There are two sides to the employment relationship – employee and employer. That much is clear. What about an employment dispute? When things go wrong in the workplace and it escalates into dispute, there may be a multitude of different positions and principles at play, but generally it will still boil down to those same two sides – employee and employer.
Despite the Government’s continued attempts over the years to improve procedures to resolve workplace disputes, conflict is always going to arise on a human level from time to time, whether at work or at play. The problem with the traditional human resources “tools” is that they are invariably two-sided and inflexible. A grievance is raised under the employer’s grievance procedure, and a decision is issued on behalf of the employer – two sides. A performance management meeting takes place and management issues the employee with a staged warning – two sides. An employee’s long term absence can no longer be sustained by the business, so the employer considers dismissal on capability grounds – two sides.
The two-sided processes inevitably breeds conflict as parties take positions which they will not budge from. No manager ever likes to uphold a grievance for fear of litigation; perhaps a claim for constructive dismissal or discrimination. Cue such lovely euphemisms in grievance outcome letters as: “While I could see that matters might have been better handled by your manager … I am not in a position to uphold your grievance”. And the Employment Tribunal system is by its nature itself a two-sided process – Claimant -.v- Respondent.
So, does the answer to conflict resolution at work lie in the third side? William Ury, the author of the seminal work on negotiation and conflict resolution “Getting to Yes”, says that it takes two sides to fight, but a third to stop. For Ury, in his later book of the same title, “The Third Side” is a way of looking at conflict not just from one side or the other but from the larger perspective of the surrounding community. The “third side” is the person on the side-lines in a conflict who wants to help. In workplace disputes, this can be a neutral mediator working with the parties to try to resolve the dispute.
Readers of my earlier blogs will know that I am a proponent of mediation and that our lawyers are increasingly reaching for mediation in our toolkit to resolve employment disputes. We are also seeing a major shift in large employers who are training up their own people as mediators to act as the “third side” to avoid a dispute escalating. Sometimes these will be human resources professionals themselves who can be pulled in to assist with a dispute which they have not previously advised on; or managers, staff and even union representatives who have shown an interest or propensity towards the third side.

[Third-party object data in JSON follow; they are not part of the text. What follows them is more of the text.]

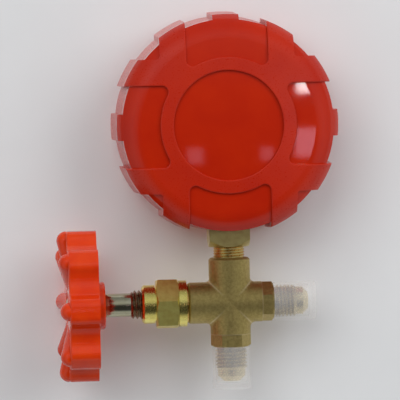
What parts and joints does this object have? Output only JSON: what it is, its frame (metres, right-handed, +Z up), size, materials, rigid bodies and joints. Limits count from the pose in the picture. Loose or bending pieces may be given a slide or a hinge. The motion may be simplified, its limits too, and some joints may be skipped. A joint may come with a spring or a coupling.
{
  "type": "refrigerant manifold gauge",
  "caption": "Brass cross valve with a side handwheel, capped flare ports and a round pressure gauge in a red lugged boot.",
  "frame": {"origin": "centre of the lower flare nipple's end face", "axes": "+Z up the gauge's socket, -Y out of the dial, +X along the stem to the handwheel"},
  "size_m": [0.0987, 0.0522, 0.1308],
  "materials": {
    "forged_brass": "satin",
    "turned_brass": "gloss",
    "bronze": "satin",
    "zinc_steel": "satin",
    "black_steel": "satin",
    "dial_white": "matte",
    "pointer_black": "matte",
    "boot_red": "satin",
    "wheel_red": "gloss",
    "clear_lens": "gloss",
    "clear_cap": "satin",
    "rubber": "matte",
    "ptfe": "matte"
  },
  "bodies": {
    "gauge_and_valve": {"valve_body": "forged_brass", "valve_bonnet": "turned_brass", "bonnet_seal": "ptfe", "stem_o_rings": "rubber", "gauge_socket": "turned_brass", "gauge_case": "black_steel", "case_screws": "zinc_steel", "bourdon_tube": "bronze", "movement_back_plate": "turned_brass", "movement_front_plate": "turned_brass", "movement_pillars": "turned_brass", "movement_screws": "zinc_steel", "hairspring": "bronze", "dial_posts": "turned_brass", "dial": "dial_white", "dial_screws": "zinc_steel", "stop_pin": "zinc_steel", "lens_gasket": "rubber", "lens": "clear_lens", "bezel_ring": "black_steel", "protective_boot": "boot_red"},
    "seat": {"seat_holder": "turned_brass", "seat_disc": "ptfe"},
    "wheel": {"stem": "zinc_steel", "handwheel": "wheel_red", "handwheel_washer": "zinc_steel", "handwheel_screw": "zinc_steel"},
    "pointer_arbor": {"pinion_arbor": "zinc_steel", "pointer": "pointer_black"},
    "sector": {"sector_gear": "turned_brass", "sector_pin": "zinc_steel"},
    "tip": {"tube_tip": "bronze", "tip_pin": "zinc_steel"},
    "tip_link": {"link": "turned_brass"},
    "side_cap": {"side_port_cap": "clear_cap"},
    "lower_cap": {"lower_port_cap": "clear_cap"}
  },
  "joints": [
    {"name": "stem_travel", "type": "slide", "parent": "gauge_and_valve", "child": "seat", "axis": [1, 0, 0], "range_m": [-0.00376, 0.003]},
    {"name": "handwheel_turn", "type": "hinge", "parent": "seat", "child": "wheel", "pos_m": [0, 0, 0.0272], "axis": [1, 0, 0], "range_deg": [-900, 720]},
    {"name": "pointer_turn", "type": "hinge", "parent": "gauge_and_valve", "child": "pointer_arbor", "pos_m": [0, -0.007, 0.0888], "axis": [0, 1, 0], "range_deg": [0, 270], "stiffness_Nm_per_rad": 0.00003, "springref_deg": -114.59, "deforming": ["hairspring"]},
    {"name": "sector_turn", "type": "hinge", "parent": "gauge_and_valve", "child": "sector", "pos_m": [-0.0045, -0.005, 0.07449], "axis": [0, 1, 0], "range_deg": [-30.01, 0]},
    {"name": "tip_travel", "type": "slide", "parent": "gauge_and_valve", "child": "tip", "axis": [0.9612, 0, 0.276], "range_m": [0, 0.00315], "deforming": ["bourdon_tube"]},
    {"name": "link_swing", "type": "hinge", "parent": "tip", "child": "tip_link", "pos_m": [0.0139, -0.006, 0.07009], "axis": [0, 1, 0], "range_deg": [-2.51, 0]},
    {"name": "side_cap_pull", "type": "slide", "parent": "gauge_and_valve", "child": "side_cap", "axis": [-1, 0, 0], "range_m": [0, 0.025]},
    {"name": "lower_cap_pull", "type": "slide", "parent": "gauge_and_valve", "child": "lower_cap", "axis": [0, 0, -1], "range_m": [0, 0.025]}
  ],
  "couplings": [
    {"joint": "stem_travel", "follows": "handwheel_turn", "m_per_rad": 0.00023873},
    {"joint": "sector_turn", "follows": "pointer_turn", "ratio": -0.11111},
    {"joint": "tip_travel", "follows": "pointer_turn", "m_per_rad": 0.00066808},
    {"joint": "link_swing", "follows": "pointer_turn", "ratio": -0.0092593}
  ]
}
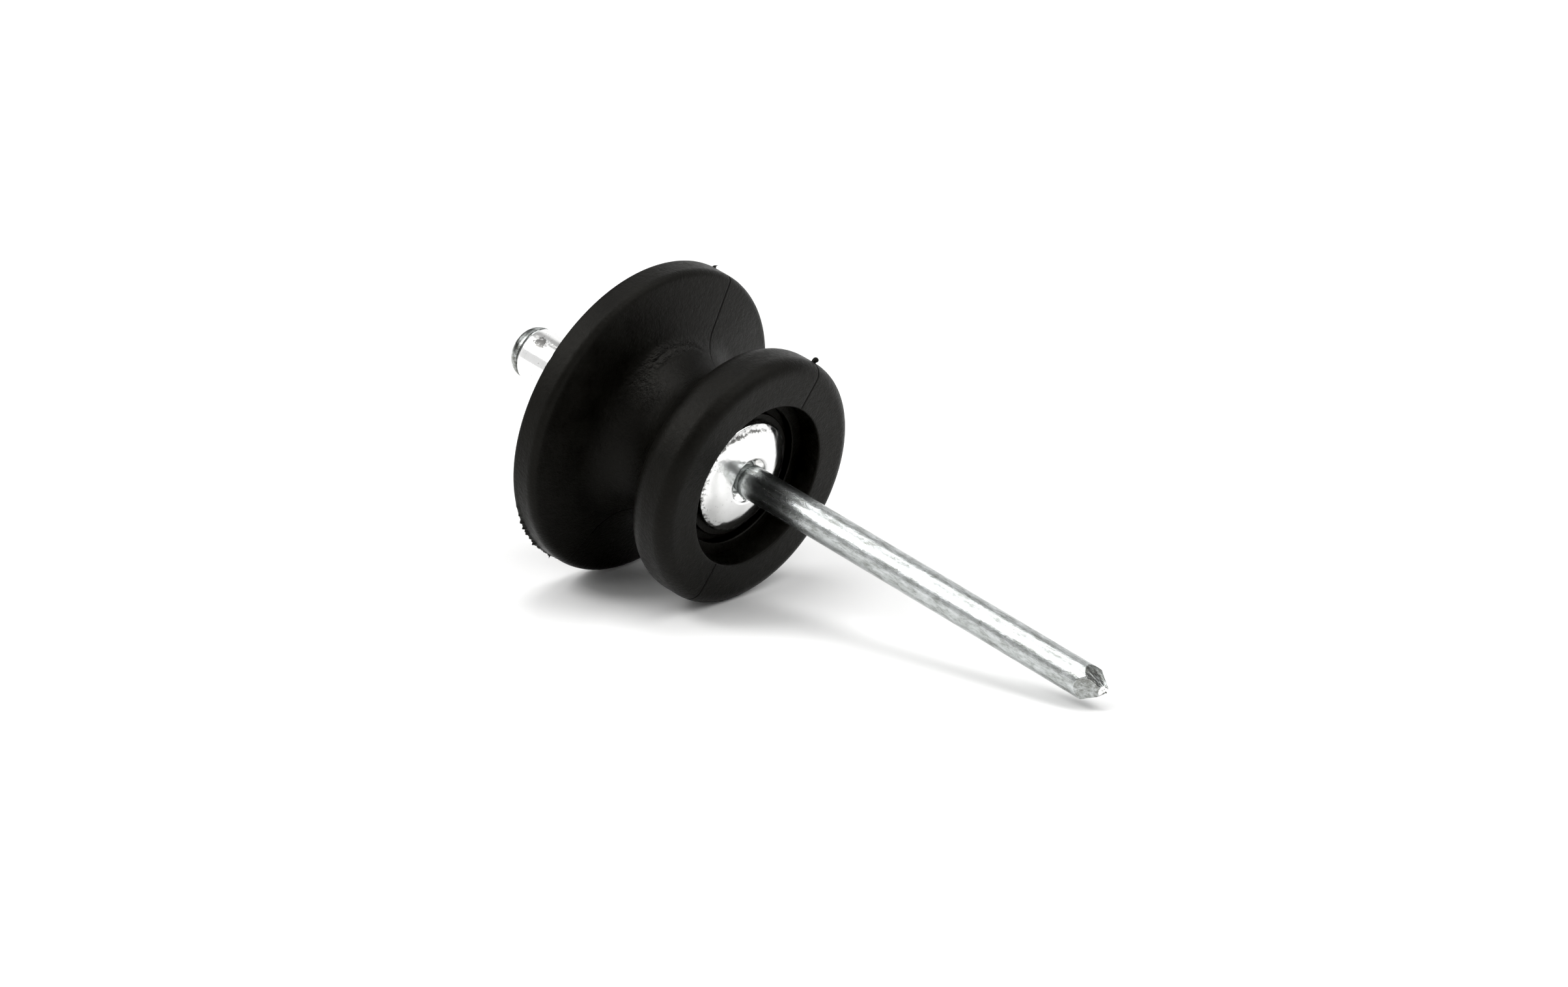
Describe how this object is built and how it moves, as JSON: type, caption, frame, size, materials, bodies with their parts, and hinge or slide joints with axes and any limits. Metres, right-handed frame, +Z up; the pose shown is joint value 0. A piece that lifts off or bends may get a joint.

Flexible and creative outcomes can be achieved in mediation in a way that you would never see from a two sided discipline, grievance or performance management process, or for that matter, from the Employment Tribunal. The third side can act as a preventative step as well as a way to resolve or contain the problem.
For me, you can never advise on an employment dispute in a vacuum. Stepping back and looking at what might at first appear to be a two-sided situation can highlight a wide range of additional risks and issues for the employer, including reputational damage, employee relations, public accountability/ scrutiny and the industrial relations dimension. When we stop looking at a dispute as a two-sided situation and step back to look at the bigger picture, the power of the third side becomes all the more apparent.